The whole bike rental market in Seattle is in an interesting place right now with the closure of Pronto. While that may seem like one competitor out of the way, it could open the door to even more bike share startup concepts like the station-free bike share companies that are booming (and causing problems) in other countries.
Comments
8 responses to “Seattle’s Pedal Anywhere keeps growing its on-demand bike rental business, seeks investors”
Seems like a great idea and service. And the support for/from local creatives like Sportworks is really inspiring. And we love combining Amtrak with a bike ride.

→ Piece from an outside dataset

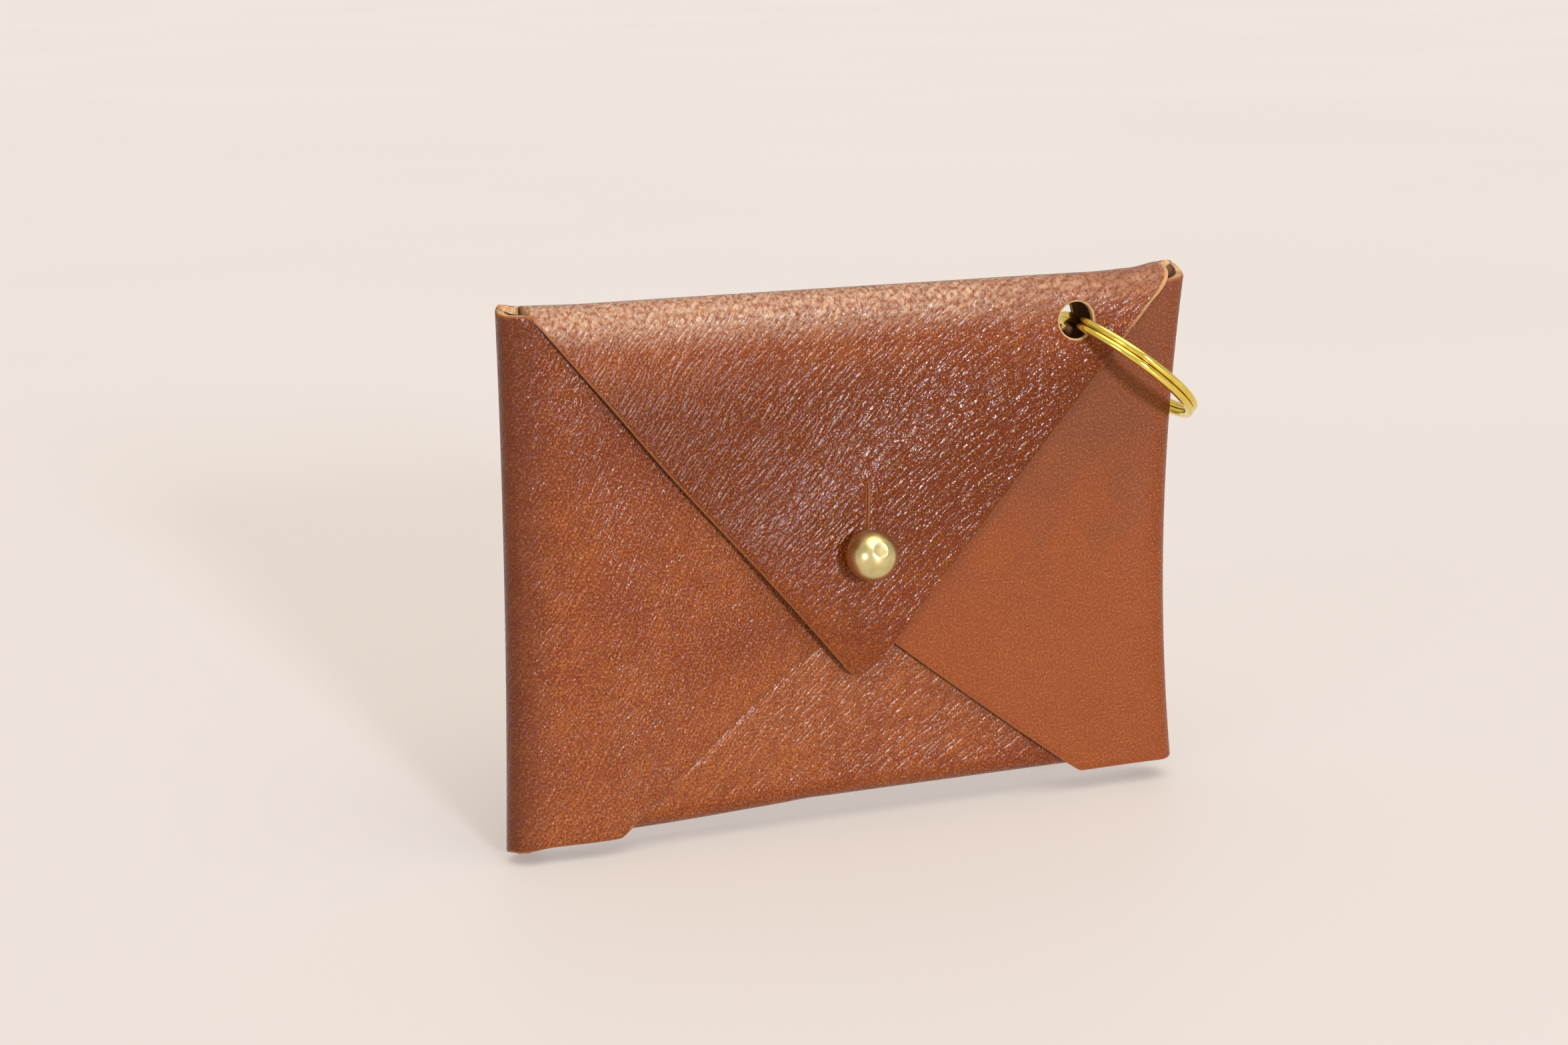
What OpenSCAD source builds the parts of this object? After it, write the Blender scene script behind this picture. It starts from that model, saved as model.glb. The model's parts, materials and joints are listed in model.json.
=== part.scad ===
// Envelope card holder folded from one leather blank, closed by a ball stud, with a split key ring.
// Millimetres. X runs along the width, Z is up, the front with the stud faces -Y.

/* [Leather] */
// thickness of the leather
leather_t = 1.2; // [0.8:0.1:1.6]
// width over the two side folds
holder_w = 104.1; // [98:0.1:112]
// height of the bottom fold above the table
fold_lift = 3.3; // [1:0.1:4]
// height of the top fold's crest above the table
crest_z = 78.7; // [72:0.1:84]
// height of the side folds' top ends above the table
ear_z = 79.5; // [73:0.1:85]
// clear depth of the card pocket
pocket_gap = 4.4; // [4.2:0.1:6]
// gap between layers that only lie on each other
lay_gap = 0.1; // [0.05:0.05:0.3]
// gap between the top flap and the flaps under it
flap_gap = 0.3; // [0.2:0.05:0.6]
// gap between the top and bottom folds and the side folds
end_gap = 0.15; // [0.1:0.05:0.5]

/* [Side flaps] */
// height of the left flap's bottom edge
left_foot_z = 2.4; // [1:0.05:4]
// height of the right flap's bottom edge
right_foot_z = 3.25; // [1:0.05:4]
// where the left flap's bottom edge turns up
left_turn_x = -39.3; // [-44:0.1:-34]
// where the right flap's bottom edge turns up
right_turn_x = 34.2; // [30:0.1:40]
// corner radius of the left flap's turn
left_turn_r = 5; // [2:0.5:6]
// corner radius of the right flap's turn
right_turn_r = 3; // [2:0.5:6]
// point of the left flap, across
left_point_x = 11; // [6:0.5:16]
// point of the right flap, across
right_point_x = -14; // [-20:0.5:-8]
// height of the side flaps' points
point_z = 40.7; // [36:0.1:44]
// radius of the side flaps' points
point_r = 5; // [3:0.5:8]
// height where the left flap's upper edge leaves its fold
left_brow_z = 75.9; // [70:0.1:76]
// height where the right flap's upper edge leaves its fold
right_brow_z = 73.7; // [68:0.1:74]

/* [Bottom flap] */
// height of the bottom flap's point
bottom_point_z = 52; // [48:0.5:56]
// radius of the bottom flap's point
bottom_point_r = 6; // [4:0.5:9]

/* [Top flap] */
// sharp corner where the top flap's edges would meet, across
tip_x = -1; // [-4:0.1:1]
// sharp corner where the top flap's edges would meet, height
tip_z = 21.3; // [18:0.1:26]
// radius of the tip
tip_r = 2.7; // [1.5:0.1:4]
// slope of the left edge from horizontal
left_edge_deg = 49.9; // [46:0.1:54]
// slope of the right edge from horizontal
right_edge_deg = 48.5; // [44:0.1:52]
// height of the line where the flap bends up, under the key ring
bend_z = 62; // [56:0.5:65]
// gap at the bend line
bend_gap = 0.6; // [0.4:0.1:1]
// height of the top of the slit over the buttonhole
slit_top_z = 51.2; // [48:0.1:54]
// width of the slit
slit_w = 0.5; // [0.3:0.1:0.8]

/* [Stud] */
// ball diameter
ball_d = 7.4; // [6:0.1:8]
// stud axis, across
stud_x = -0.9; // [-4:0.1:2]
// stud axis, height
stud_z = 40.5; // [37:0.1:43]
// neck diameter
neck_d = 3.4; // [2.6:0.1:4]
// flange diameter
flange_d = 6.8; // [6:0.1:7]
// flange thickness
flange_t = 0.7; // [0.5:0.1:1]
// free length of the neck
neck_l = 2; // [1.5:0.1:3]
// flat on the front of the ball, diameter
pole_d = 2.2; // [1.5:0.1:3]
// screw head diameter
screw_d = 8; // [7:0.1:10]
// screw head thickness
screw_t = 0.7; // [0.5:0.1:0.9]
// screw shank diameter
shank_d = 3.6; // [3:0.1:4]
// slot width in the screw head
slot_w = 1; // [0.8:0.1:1.4]
// slot depth in the screw head
slot_d = 0.4; // [0.3:0.05:0.6]
// radial clearance of the buttonhole round the ball
button_clear = 0.4; // [0.3:0.1:0.8]

/* [Key ring] */
// outer diameter of the ring
ring_d = 25; // [20:1:28]
// strand diameter
strand_d = 1.1; // [0.9:0.05:1.3]
// distance between the two strands' centres
strand_pitch = 0.94; // [0.8:0.02:1.05]
// punched hole diameter
hole_d = 5.4; // [5:0.1:6]
// punched hole, across
hole_x = 33.9; // [30:0.1:37]
// punched hole, height
hole_z = 72.3; // [69:0.1:74]
// how far below horizontal the ring hangs
hang_deg = 38.5; // [30:0.5:45]
// distance from the hole's axis to the ring's centre
ring_reach = 12.4; // [11.4:0.05:12.4]

/* [Hidden] */
$fn = 96;
eps = 0.01;

leather_col = [0.55, 0.29, 0.17];
brass_col = [0.85, 0.68, 0.30];

// levels along Y
back_in = pocket_gap / 2;
back_out = back_in + leather_t;
bottom_in = -pocket_gap / 2;
bottom_out = bottom_in - leather_t;
left_in = bottom_out - lay_gap;
left_out = left_in - leather_t;
right_in = left_out - lay_gap;
right_out = right_in - leather_t;
top_in = right_out - flap_gap;
top_out = top_in - leather_t;

// fold radii and centres
left_r = (back_out - left_out) / 2;
left_cy = (back_out + left_out) / 2;
right_r = (back_out - right_out) / 2;
right_cy = (back_out + right_out) / 2;
left_edge_x = -52.5;
right_edge_x = left_edge_x + holder_w;
left_cx = left_edge_x + left_r;
right_cx = right_edge_x - right_r;
bottom_r = back_out;
bottom_cz = fold_lift + bottom_r;
top_r = (back_out - top_out) / 2;
top_cy = (back_out + top_out) / 2;
top_cz = crest_z - top_r;
span_l = left_cx + end_gap;
span_r = right_cx - end_gap;
yoke_z = hole_z - hole_d;

// ring
ring_rc = ring_d / 2 - strand_d / 2;
ring_cx = hole_x + ring_reach * cos(hang_deg);
ring_cz = hole_z - ring_reach * sin(hang_deg);
ring_cy = top_cy;

// stud
ball_r = ball_d / 2;
neck_y = right_out - flange_t - neck_l;
ball_cy = neck_y - sqrt(ball_r * ball_r - neck_d * neck_d / 4);
pole_y = ball_cy - sqrt(ball_r * ball_r - pole_d * pole_d / 4);
button_r = ball_r + button_clear;
button_z = stud_z - 0.3;

// the row's origin is at the middle of the bottom of everything
reach_x = ring_cx + ring_rc * cos(hang_deg) + strand_d / 2 + strand_pitch / 2 * sin(hang_deg);
mid_x = (left_edge_x + max(right_edge_x, reach_x)) / 2;
mid_y = (ring_cy + ring_d / 2 + pole_y) / 2;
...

Can somebody explain the economics of why renting a bike for a day is only marginally (if at all) cheaper than renting a car for a day? One would think a cheaper vehicle would cost less, but for daily rentals, at least, it doesn’t.
It may be because fixed costs have a floor, and so the minimum price is higher than you’d like. You could also think of it like a taxi meter drop. Because we deliver and pickup the bike, our cost is identical no matter how long you keep the bike. Factoring in an hour each way in labor, tuning, insurance, etc, $39 is about as low as we can go. But for longer rentals, we can let the effective per-day rate slide to as low as $6 ($179/30), because we only have that fixed cost plus the opportunity cost of not being able to re-rent the bike during that longer period. Our answer to that problem so far has just been to keep buying more bikes to meet demand.
Another well-intentioned plan that is doomed by economics and our weather.
This sounds like a very good idea. I never heard of that before.
[…] Bike Blog says some nice things about my business, Pedal […]
Great idea. Stay classy in San Diego is a similar business, except they don’t deliver the bikes by bike. I use it every time I visit. Less expense and hassle than flying with your own bike.
What the heck is net revenue? I guarantee it’s not net income. Please share net income. Often people seek investors to fund their losses.